Tuesday’s Topic – Finding Fair
February 27th, 2009 by Karen
Last Thursday, I received a call from my mother to tell me that my Great Great Aunt Louise had passed away. Sure, she was nearly 98 and yes she had been ill and confused for several years, but despite this, I cried.
I’m fairly certain that I was the only one.
Not because my family is cruel or because they conciously wished it would all be over. Just simply because “she had lived a long fulfilling life”. At what point do we cross over from death meaning mourning and death meaning absence of grief? How in the world is that fair?
Is is fair that she had to spend her final years locked in her own confusion about who came and went, who was really alive and who she believed still lived? Is it fair that only about 40 people came to the funeral? Is it fair that the discussion at her reception focused more on when the estate would be dispersed than her long well traveled life? Is it fair that the last of a generation should simply slip away with barely a mention?
Everyone went through the motions of what was expected…solemnly fulfilling their filial duties until it was appropriate to be finished. There was no fault to be found in the service itself. The flowers were impeccable, everyone appropriately dressed, the family mortician did a lovely job as he always does. But it was all flat. There was no sorrow.
The only person I spoke with that seemed at all moved was my cousin’s daughter who is only seven. In all the swirl of black clothing and Portland rain, she quietly went about her little way and ended the reception at my side. She was the only person younger than I and both of us the youngest there by a long shot. We sat on the couch and she showed me her DS and we ate little cookies together for a bit and then she asked if I wanted to see her room since the reception was at my cousin’s house. I said sure and she led me up the stairs. She showed me the sticker collection on her door (which I’m sure just kills my cousin who is an incredible interior designer), her collection of ponies and frilly dresses, and her books. She pointed out all the fun bric-a-brac that make up the world of a child then she turned to me in all childhood seriousness and said simply “You know, it’s too bad that Aunt Louise had to go to heaven. She was a nice lady.”
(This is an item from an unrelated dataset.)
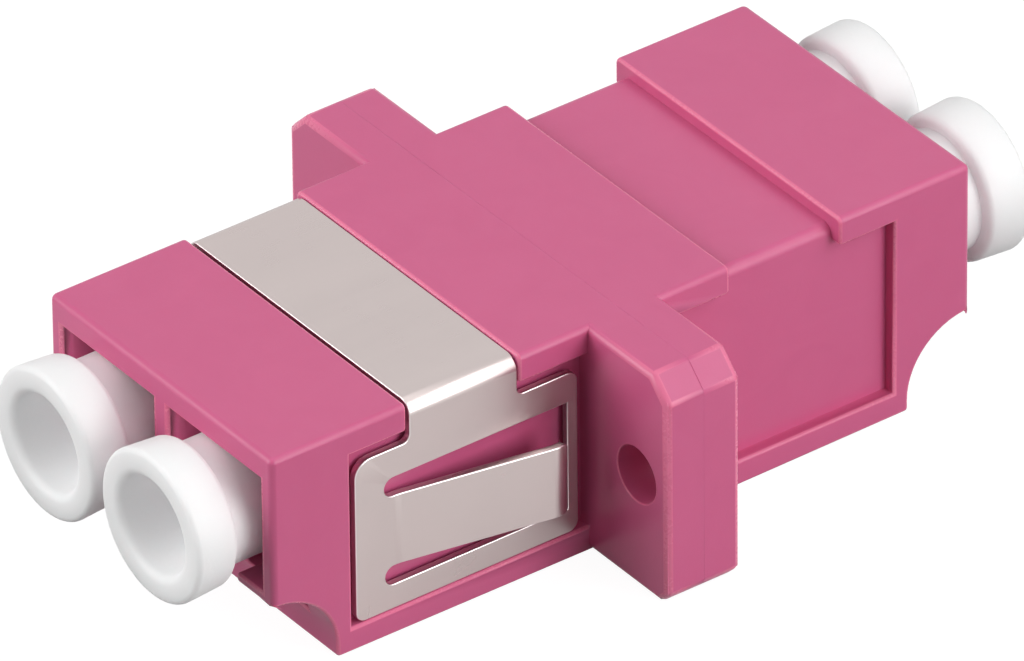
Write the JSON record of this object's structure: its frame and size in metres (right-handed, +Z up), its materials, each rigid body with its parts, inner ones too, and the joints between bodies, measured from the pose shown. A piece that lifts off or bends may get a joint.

It was all I could do to choke out “Yes honey, she was.”
That small precious moment made up for all the unfairness of the day that had assaulted my heart.
No one else could see past the paperwork, the cost and the hassle of the end of a life, but a small child with barely an understanding of what it means to live did.
Posted in Family, Life, Tuesday's Topic | 2 Comments
on March 1st, 2009 at 4:30 am
Sometimes I think I fear slipping away unmourned more than I fear slipping away.
on March 2nd, 2009 at 5:54 pm
I think that is what had bothered me the most about the whole day…it was just emotionally flat.